** start Records supplied **

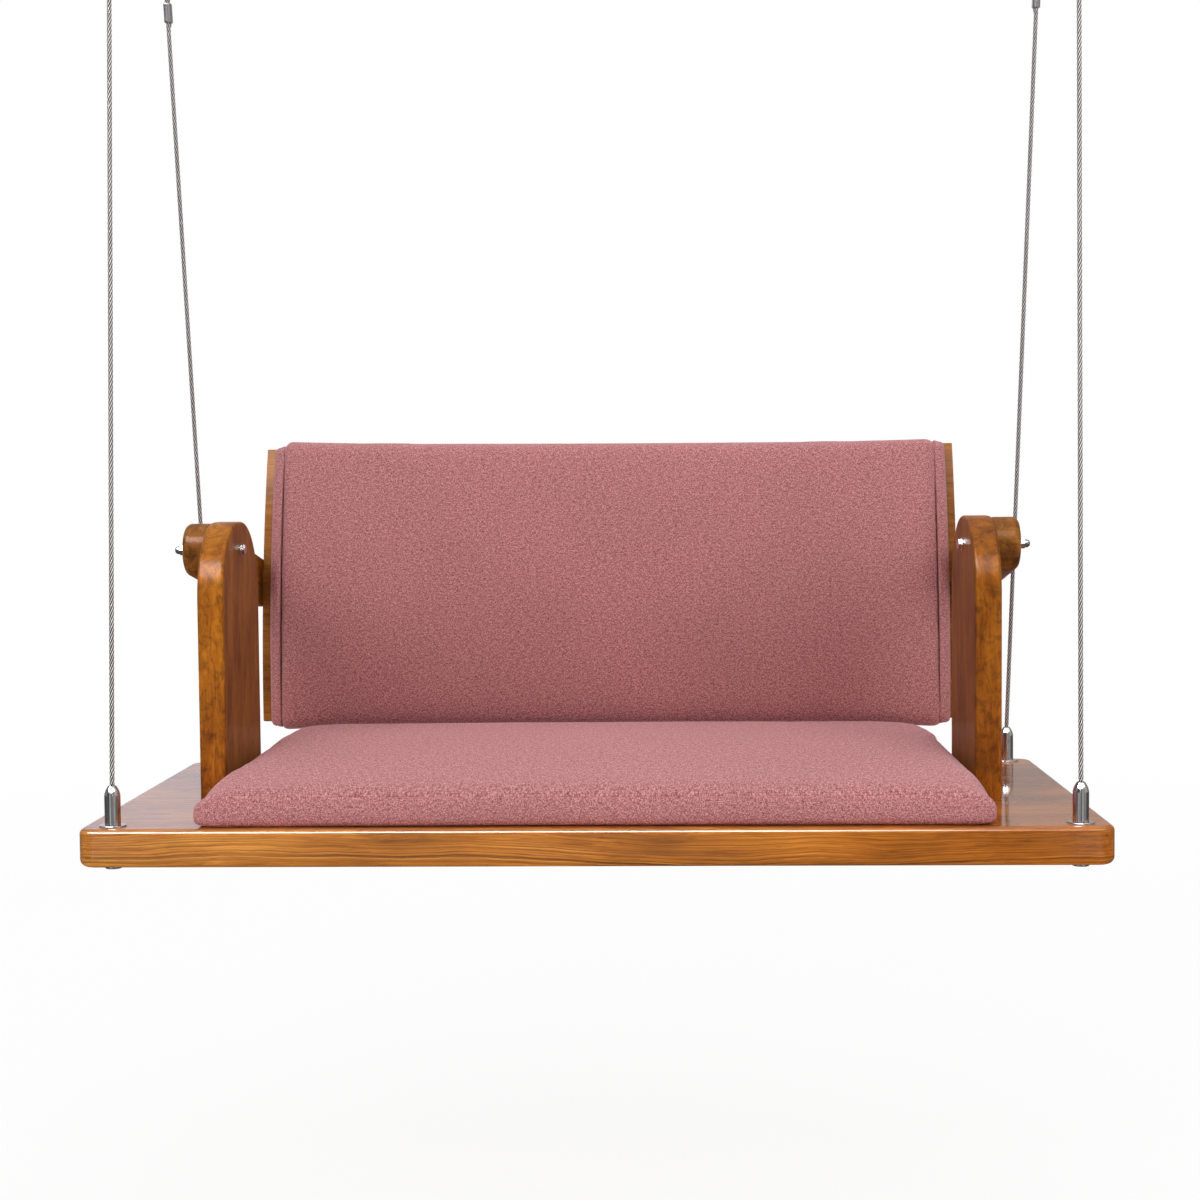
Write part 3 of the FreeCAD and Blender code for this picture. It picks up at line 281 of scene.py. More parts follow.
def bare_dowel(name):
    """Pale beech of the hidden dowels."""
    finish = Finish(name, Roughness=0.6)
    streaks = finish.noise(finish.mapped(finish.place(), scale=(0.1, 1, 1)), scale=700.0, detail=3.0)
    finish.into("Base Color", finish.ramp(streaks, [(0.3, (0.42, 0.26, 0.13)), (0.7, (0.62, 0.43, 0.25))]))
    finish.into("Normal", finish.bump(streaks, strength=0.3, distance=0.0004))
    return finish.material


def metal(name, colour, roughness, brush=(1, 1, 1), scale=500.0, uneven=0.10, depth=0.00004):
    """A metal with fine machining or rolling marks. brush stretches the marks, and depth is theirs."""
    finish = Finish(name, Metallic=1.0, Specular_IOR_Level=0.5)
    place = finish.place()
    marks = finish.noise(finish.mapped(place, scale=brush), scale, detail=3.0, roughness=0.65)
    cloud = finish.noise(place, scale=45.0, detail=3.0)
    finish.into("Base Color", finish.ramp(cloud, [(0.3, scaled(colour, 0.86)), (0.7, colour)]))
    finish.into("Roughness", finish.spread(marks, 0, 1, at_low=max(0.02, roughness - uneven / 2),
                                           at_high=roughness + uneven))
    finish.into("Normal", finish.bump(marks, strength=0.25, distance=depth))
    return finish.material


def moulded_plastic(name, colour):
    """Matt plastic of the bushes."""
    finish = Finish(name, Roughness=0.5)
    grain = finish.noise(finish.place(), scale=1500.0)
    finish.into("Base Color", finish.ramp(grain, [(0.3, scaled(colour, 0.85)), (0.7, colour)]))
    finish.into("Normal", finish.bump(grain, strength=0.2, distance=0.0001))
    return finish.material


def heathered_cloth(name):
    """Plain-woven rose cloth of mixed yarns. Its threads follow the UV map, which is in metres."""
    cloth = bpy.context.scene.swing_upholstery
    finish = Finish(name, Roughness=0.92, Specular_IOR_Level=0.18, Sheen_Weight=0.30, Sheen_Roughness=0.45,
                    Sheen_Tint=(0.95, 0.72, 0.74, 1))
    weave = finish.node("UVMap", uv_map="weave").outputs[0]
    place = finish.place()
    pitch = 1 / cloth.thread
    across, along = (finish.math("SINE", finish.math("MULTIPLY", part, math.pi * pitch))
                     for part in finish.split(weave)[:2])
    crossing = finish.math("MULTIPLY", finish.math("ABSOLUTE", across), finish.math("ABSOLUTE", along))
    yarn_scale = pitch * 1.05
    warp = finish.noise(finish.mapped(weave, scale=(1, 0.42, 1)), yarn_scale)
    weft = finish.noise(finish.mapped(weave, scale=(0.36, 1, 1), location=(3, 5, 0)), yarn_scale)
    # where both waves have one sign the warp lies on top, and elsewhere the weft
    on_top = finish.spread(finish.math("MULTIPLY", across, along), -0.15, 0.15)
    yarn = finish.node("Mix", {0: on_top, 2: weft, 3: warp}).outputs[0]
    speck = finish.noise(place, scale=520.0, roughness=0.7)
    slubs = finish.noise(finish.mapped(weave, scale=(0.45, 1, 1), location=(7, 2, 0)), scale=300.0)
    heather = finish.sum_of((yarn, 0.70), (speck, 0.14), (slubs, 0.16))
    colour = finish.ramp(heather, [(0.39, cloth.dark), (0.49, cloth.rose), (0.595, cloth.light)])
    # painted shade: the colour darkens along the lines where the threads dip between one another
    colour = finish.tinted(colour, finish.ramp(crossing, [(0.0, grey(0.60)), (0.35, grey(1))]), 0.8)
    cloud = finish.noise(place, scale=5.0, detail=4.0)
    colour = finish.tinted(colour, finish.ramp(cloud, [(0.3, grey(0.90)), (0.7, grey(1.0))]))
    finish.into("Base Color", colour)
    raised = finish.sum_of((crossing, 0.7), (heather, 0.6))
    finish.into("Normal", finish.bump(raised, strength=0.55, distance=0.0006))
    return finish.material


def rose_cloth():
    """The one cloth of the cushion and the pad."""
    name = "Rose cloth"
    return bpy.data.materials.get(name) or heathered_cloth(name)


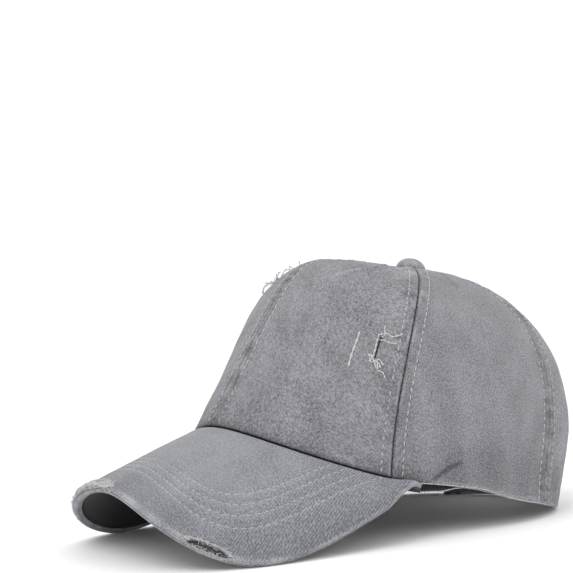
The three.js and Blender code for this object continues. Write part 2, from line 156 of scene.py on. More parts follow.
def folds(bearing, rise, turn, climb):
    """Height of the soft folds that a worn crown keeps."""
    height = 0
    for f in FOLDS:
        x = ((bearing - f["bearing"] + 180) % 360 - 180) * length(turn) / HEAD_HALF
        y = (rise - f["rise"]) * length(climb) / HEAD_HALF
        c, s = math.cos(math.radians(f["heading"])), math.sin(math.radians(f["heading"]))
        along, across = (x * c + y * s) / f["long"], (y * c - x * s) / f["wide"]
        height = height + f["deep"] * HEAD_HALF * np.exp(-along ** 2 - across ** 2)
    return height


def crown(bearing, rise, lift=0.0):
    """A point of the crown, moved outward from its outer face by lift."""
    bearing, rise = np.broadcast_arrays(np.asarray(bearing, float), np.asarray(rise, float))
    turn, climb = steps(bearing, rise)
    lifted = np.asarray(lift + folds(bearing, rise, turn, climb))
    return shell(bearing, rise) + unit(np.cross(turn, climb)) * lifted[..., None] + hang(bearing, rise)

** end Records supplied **

• **The exercise**:
Each line must be given again exactly as written above.

• **Finished answer**:
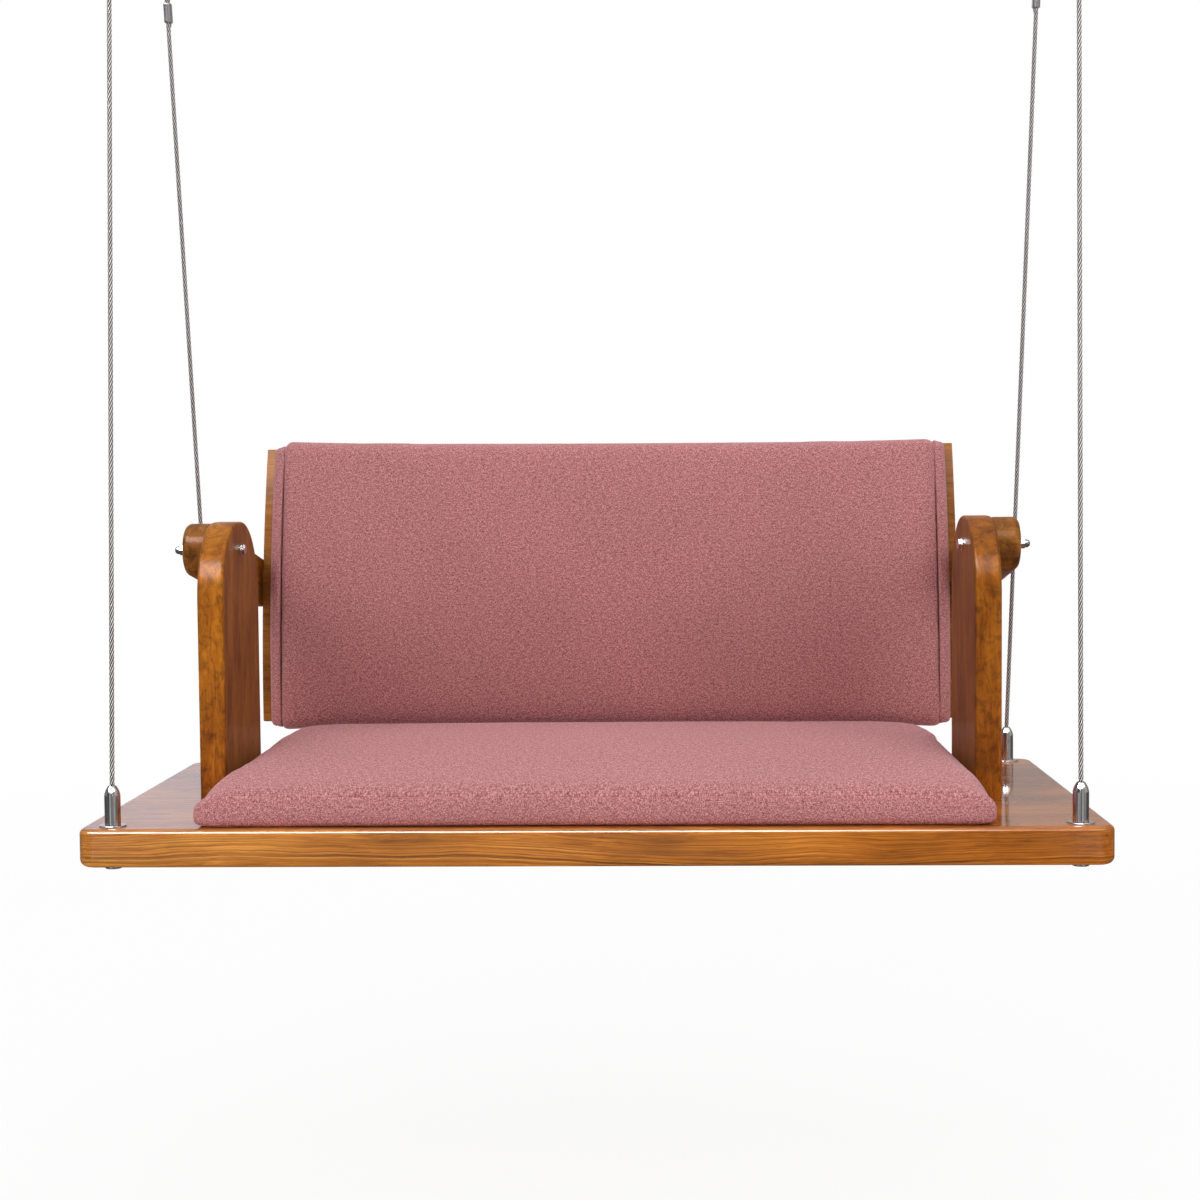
Write part 3 of the FreeCAD and Blender code for this picture. It picks up at line 281 of scene.py. More parts follow.
def bare_dowel(name):
    """Pale beech of the hidden dowels."""
    finish = Finish(name, Roughness=0.6)
    streaks = finish.noise(finish.mapped(finish.place(), scale=(0.1, 1, 1)), scale=700.0, detail=3.0)
    finish.into("Base Color", finish.ramp(streaks, [(0.3, (0.42, 0.26, 0.13)), (0.7, (0.62, 0.43, 0.25))]))
    finish.into("Normal", finish.bump(streaks, strength=0.3, distance=0.0004))
    return finish.material


def metal(name, colour, roughness, brush=(1, 1, 1), scale=500.0, uneven=0.10, depth=0.00004):
    """A metal with fine machining or rolling marks. brush stretches the marks, and depth is theirs."""
    finish = Finish(name, Metallic=1.0, Specular_IOR_Level=0.5)
    place = finish.place()
    marks = finish.noise(finish.mapped(place, scale=brush), scale, detail=3.0, roughness=0.65)
    cloud = finish.noise(place, scale=45.0, detail=3.0)
    finish.into("Base Color", finish.ramp(cloud, [(0.3, scaled(colour, 0.86)), (0.7, colour)]))
    finish.into("Roughness", finish.spread(marks, 0, 1, at_low=max(0.02, roughness - uneven / 2),
                                           at_high=roughness + uneven))
    finish.into("Normal", finish.bump(marks, strength=0.25, distance=depth))
    return finish.material


def moulded_plastic(name, colour):
    """Matt plastic of the bushes."""
    finish = Finish(name, Roughness=0.5)
    grain = finish.noise(finish.place(), scale=1500.0)
    finish.into("Base Color", finish.ramp(grain, [(0.3, scaled(colour, 0.85)), (0.7, colour)]))
    finish.into("Normal", finish.bump(grain, strength=0.2, distance=0.0001))
    return finish.material


def heathered_cloth(name):
    """Plain-woven rose cloth of mixed yarns. Its threads follow the UV map, which is in metres."""
    cloth = bpy.context.scene.swing_upholstery
    finish = Finish(name, Roughness=0.92, Specular_IOR_Level=0.18, Sheen_Weight=0.30, Sheen_Roughness=0.45,
                    Sheen_Tint=(0.95, 0.72, 0.74, 1))
    weave = finish.node("UVMap", uv_map="weave").outputs[0]
    place = finish.place()
    pitch = 1 / cloth.thread
    across, along = (finish.math("SINE", finish.math("MULTIPLY", part, math.pi * pitch))
                     for part in finish.split(weave)[:2])
    crossing = finish.math("MULTIPLY", finish.math("ABSOLUTE", across), finish.math("ABSOLUTE", along))
    yarn_scale = pitch * 1.05
    warp = finish.noise(finish.mapped(weave, scale=(1, 0.42, 1)), yarn_scale)
    weft = finish.noise(finish.mapped(weave, scale=(0.36, 1, 1), location=(3, 5, 0)), yarn_scale)
    # where both waves have one sign the warp lies on top, and elsewhere the weft
    on_top = finish.spread(finish.math("MULTIPLY", across, along), -0.15, 0.15)
    yarn = finish.node("Mix", {0: on_top, 2: weft, 3: warp}).outputs[0]
    speck = finish.noise(place, scale=520.0, roughness=0.7)
    slubs = finish.noise(finish.mapped(weave, scale=(0.45, 1, 1), location=(7, 2, 0)), scale=300.0)
    heather = finish.sum_of((yarn, 0.70), (speck, 0.14), (slubs, 0.16))
    colour = finish.ramp(heather, [(0.39, cloth.dark), (0.49, cloth.rose), (0.595, cloth.light)])
    # painted shade: the colour darkens along the lines where the threads dip between one another
    colour = finish.tinted(colour, finish.ramp(crossing, [(0.0, grey(0.60)), (0.35, grey(1))]), 0.8)
    cloud = finish.noise(place, scale=5.0, detail=4.0)
    colour = finish.tinted(colour, finish.ramp(cloud, [(0.3, grey(0.90)), (0.7, grey(1.0))]))
    finish.into("Base Color", colour)
    raised = finish.sum_of((crossing, 0.7), (heather, 0.6))
    finish.into("Normal", finish.bump(raised, strength=0.55, distance=0.0006))
    return finish.material


def rose_cloth():
    """The one cloth of the cushion and the pad."""
    name = "Rose cloth"
    return bpy.data.materials.get(name) or heathered_cloth(name)


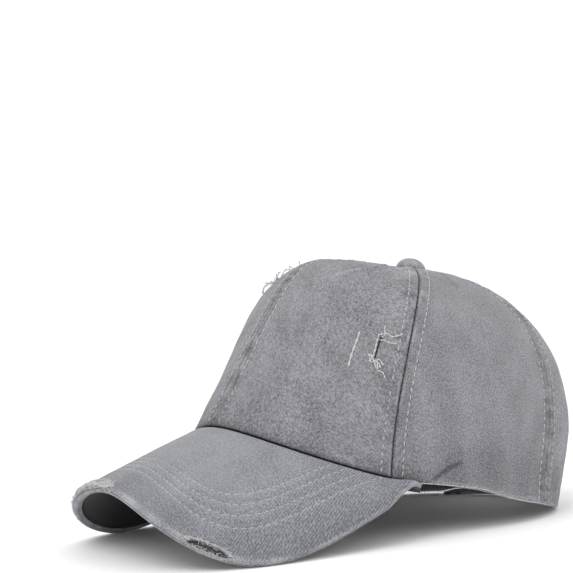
The three.js and Blender code for this object continues. Write part 2, from line 156 of scene.py on. More parts follow.
def folds(bearing, rise, turn, climb):
    """Height of the soft folds that a worn crown keeps."""
    height = 0
    for f in FOLDS:
        x = ((bearing - f["bearing"] + 180) % 360 - 180) * length(turn) / HEAD_HALF
        y = (rise - f["rise"]) * length(climb) / HEAD_HALF
        c, s = math.cos(math.radians(f["heading"])), math.sin(math.radians(f["heading"]))
        along, across = (x * c + y * s) / f["long"], (y * c - x * s) / f["wide"]
        height = height + f["deep"] * HEAD_HALF * np.exp(-along ** 2 - across ** 2)
    return height


def crown(bearing, rise, lift=0.0):
    """A point of the crown, moved outward from its outer face by lift."""
    bearing, rise = np.broadcast_arrays(np.asarray(bearing, float), np.asarray(rise, float))
    turn, climb = steps(bearing, rise)
    lifted = np.asarray(lift + folds(bearing, rise, turn, climb))
    return shell(bearing, rise) + unit(np.cross(turn, climb)) * lifted[..., None] + hang(bearing, rise)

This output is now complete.